Jakarta, Kompas
Edison dihadirkan untuk terdakwa Widodo, Team Leader Sumatera Light North PT Chevron Kabupaten Duri, Riau. Sidang digelar di Pengadilan Tindak Pidana Korupsi Jakarta, Senin (6/5), dipimpin Ketua Majelis Hakim Sudharmawatiningsih.
Dampaknya, sidang yang seharusnya mendengarkan keterangan ahli bioremediasi itu akhirnya tak bisa berjalan karena ahli jelas berpihak kepada kejaksaan. Setiap pertanyaan yang diajukan penasihat hukum Widodo selalu dijawab tidak tahu atau lupa.
Majelis hakim membiarkan pemandangan seperti ini berlangsung berlarut-larut. Sikap Sudharmawatiningsih ini pernah diprotes oleh terdakwa lain karena terkesan membiarkan kejanggalan tersebut terjadi.
”Metode apa yang Anda gunakan untuk bioremediasi?” tanya penasihat hukum Widodo, Dasril Affandi, terkait dengan pelaksanaan proyek bioremediasi di Babelan yang pernah dilakukan Edison. ”Wah, itu rahasia, nanti dicontoh kalau diungkapkan,” jawab Edison ketus.

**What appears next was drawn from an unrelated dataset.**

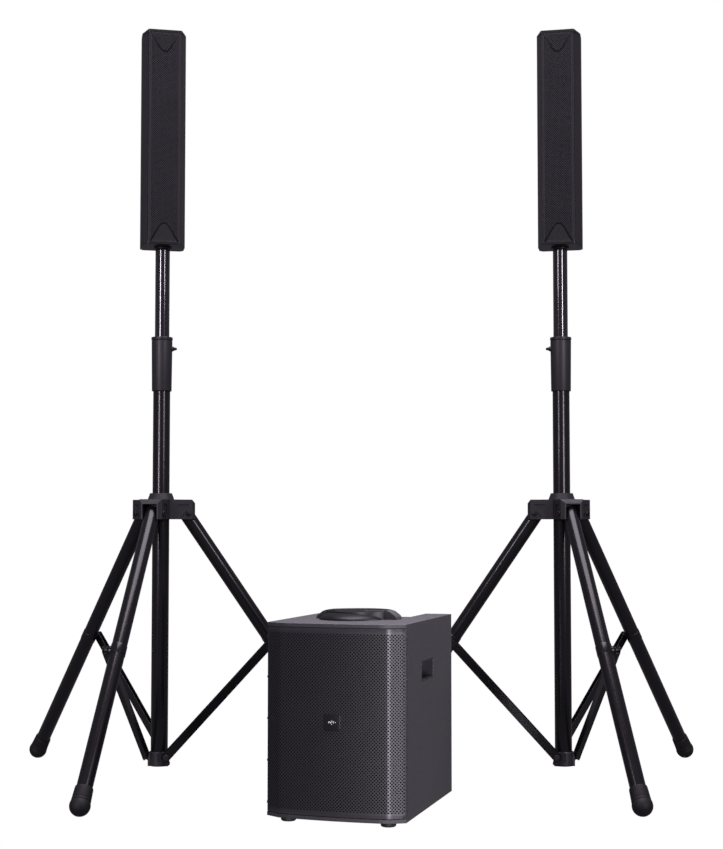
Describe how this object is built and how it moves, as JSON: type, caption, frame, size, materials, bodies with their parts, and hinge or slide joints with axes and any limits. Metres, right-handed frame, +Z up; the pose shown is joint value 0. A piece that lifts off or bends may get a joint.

Penasihat hukum juga menanyakan apakah perusahaan pelaksana bioremediasi di Babelan tersebut mengantongi izin. Namun, jaksa penuntut umum keberatan dengan pertanyaan tersebut.
”Ini demi terangnya kasus. Untuk mengetahui kualifikasi ahli ini seperti apa. Orang dijadikan ahli bukan sembarangan, harus punya latar belakang pendidikan dan pengalaman,” kata Dasril emosi.
Penasihat hukum kemudian bertanya, sebagai ahli, dalam melakukan pekerjaan, kaidah apa yang dipatuhi? Apakah, misalnya, berdasarkan pada Keputusan Menteri Lingkungan Hidup Nomor 128 Tahun 2003 tentang bioremediasi. ”Yang saya patuhi kesepakatan, tak hanya Kepmen 128. Saya kerjakan sesuai order,” jawab Edison.
Ketua Majelis Hakim Sudharmawatiningsih menyela, acuannya apa, apakah teori, doktrin-doktrin, atau peraturan-peraturan. ”Peraturan di Indonesia tidak mengikat saya sebagai ahli,” kata Edison.